The input start

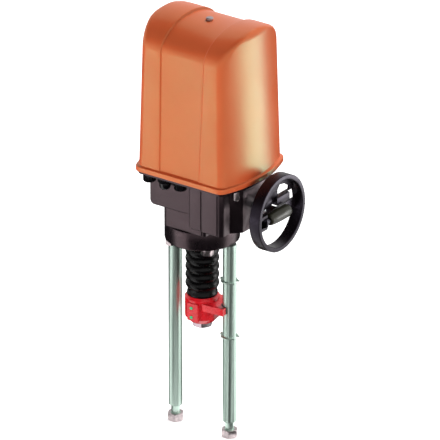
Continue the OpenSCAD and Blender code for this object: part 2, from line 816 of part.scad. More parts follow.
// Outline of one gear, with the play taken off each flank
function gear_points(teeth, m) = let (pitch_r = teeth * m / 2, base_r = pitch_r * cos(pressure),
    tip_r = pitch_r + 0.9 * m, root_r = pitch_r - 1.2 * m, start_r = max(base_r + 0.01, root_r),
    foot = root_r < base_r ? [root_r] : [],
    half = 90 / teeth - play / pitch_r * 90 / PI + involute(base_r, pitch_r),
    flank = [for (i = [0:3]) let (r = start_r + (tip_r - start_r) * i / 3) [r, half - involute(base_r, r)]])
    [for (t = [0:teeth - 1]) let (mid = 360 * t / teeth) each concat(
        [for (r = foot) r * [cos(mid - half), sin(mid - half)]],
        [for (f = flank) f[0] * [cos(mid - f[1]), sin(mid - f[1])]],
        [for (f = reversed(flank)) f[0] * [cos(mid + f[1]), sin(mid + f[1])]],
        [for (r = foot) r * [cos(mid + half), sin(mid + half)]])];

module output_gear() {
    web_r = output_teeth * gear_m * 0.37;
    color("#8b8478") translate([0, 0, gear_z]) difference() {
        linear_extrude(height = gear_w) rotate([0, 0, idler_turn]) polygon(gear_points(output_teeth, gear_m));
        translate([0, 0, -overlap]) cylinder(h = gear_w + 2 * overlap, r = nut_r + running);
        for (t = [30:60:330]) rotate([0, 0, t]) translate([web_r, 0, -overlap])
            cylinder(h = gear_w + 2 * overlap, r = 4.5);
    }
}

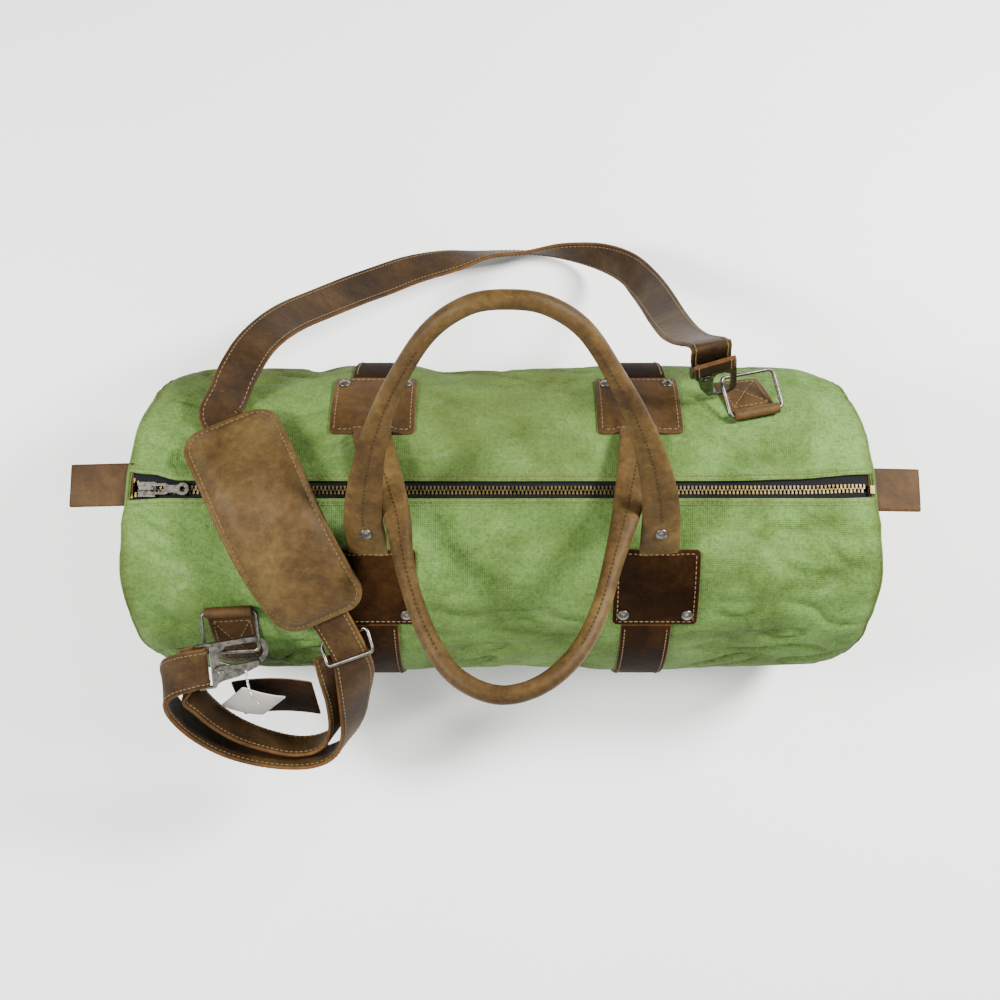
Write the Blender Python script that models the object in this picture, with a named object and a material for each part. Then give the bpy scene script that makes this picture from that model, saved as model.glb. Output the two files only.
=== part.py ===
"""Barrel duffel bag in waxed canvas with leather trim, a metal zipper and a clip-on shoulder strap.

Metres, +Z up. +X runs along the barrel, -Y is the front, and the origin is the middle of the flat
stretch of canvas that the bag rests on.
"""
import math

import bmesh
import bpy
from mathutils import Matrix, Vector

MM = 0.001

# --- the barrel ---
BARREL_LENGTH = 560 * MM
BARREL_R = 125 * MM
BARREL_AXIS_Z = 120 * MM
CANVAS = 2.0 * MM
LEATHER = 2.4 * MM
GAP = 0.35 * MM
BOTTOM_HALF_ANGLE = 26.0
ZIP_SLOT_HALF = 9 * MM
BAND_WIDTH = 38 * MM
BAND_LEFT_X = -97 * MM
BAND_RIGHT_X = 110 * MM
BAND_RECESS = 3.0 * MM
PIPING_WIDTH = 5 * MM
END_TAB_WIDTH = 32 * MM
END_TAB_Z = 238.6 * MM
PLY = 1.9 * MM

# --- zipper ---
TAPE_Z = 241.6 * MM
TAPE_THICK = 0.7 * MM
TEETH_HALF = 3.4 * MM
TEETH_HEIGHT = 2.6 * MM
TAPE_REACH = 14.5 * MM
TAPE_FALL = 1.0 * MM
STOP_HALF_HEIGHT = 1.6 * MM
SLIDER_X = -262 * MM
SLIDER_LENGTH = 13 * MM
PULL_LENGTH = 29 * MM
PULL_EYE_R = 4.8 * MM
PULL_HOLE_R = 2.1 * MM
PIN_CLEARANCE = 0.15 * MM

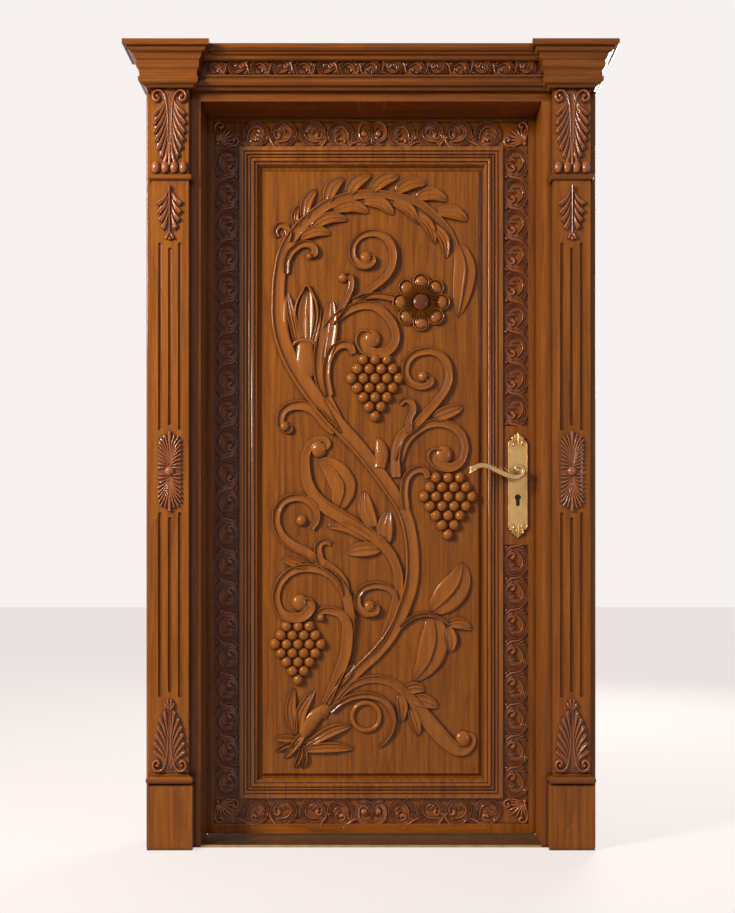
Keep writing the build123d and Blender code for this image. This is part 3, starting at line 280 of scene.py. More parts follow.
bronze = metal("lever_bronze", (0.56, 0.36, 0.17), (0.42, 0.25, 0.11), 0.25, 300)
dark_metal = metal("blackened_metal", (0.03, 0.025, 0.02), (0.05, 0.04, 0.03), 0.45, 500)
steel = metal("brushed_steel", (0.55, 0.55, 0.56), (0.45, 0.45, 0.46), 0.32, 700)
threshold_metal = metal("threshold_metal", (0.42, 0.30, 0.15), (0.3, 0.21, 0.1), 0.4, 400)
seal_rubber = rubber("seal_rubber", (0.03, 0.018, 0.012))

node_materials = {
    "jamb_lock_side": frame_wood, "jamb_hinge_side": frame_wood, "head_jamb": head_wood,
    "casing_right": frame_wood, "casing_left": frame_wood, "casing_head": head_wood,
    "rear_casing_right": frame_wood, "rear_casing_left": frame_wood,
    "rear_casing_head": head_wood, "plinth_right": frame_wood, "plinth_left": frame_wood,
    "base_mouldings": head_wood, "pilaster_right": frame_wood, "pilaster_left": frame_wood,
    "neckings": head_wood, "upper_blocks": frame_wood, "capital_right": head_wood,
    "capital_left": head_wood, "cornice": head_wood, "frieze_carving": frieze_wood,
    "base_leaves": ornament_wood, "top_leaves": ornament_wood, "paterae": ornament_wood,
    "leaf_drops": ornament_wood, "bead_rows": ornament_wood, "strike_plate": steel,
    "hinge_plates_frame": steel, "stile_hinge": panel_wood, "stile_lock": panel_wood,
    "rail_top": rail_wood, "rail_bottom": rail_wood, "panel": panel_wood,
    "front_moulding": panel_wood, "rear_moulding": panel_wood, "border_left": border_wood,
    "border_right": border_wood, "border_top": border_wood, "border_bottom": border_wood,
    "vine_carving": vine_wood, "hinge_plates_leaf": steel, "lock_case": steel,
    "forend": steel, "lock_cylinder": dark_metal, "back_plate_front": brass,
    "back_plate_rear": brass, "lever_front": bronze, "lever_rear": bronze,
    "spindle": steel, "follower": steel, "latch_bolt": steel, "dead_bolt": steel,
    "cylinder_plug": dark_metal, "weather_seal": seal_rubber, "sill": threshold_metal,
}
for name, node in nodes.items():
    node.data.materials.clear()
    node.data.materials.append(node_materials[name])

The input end

- _What you have to do_: Search the data for the word "this" and copy each line where it appears.

- _Reply_:
Continue the OpenSCAD and Blender code for this object: part 2, from line 816 of part.scad. More parts follow.
Write the Blender Python script that models the object in this picture, with a named object and a material for each part. Then give the bpy scene script that makes this picture from that model, saved as model.glb. Output the two files only.
Keep writing the build123d and Blender code for this image. This is part 3, starting at line 280 of scene.py. More parts follow.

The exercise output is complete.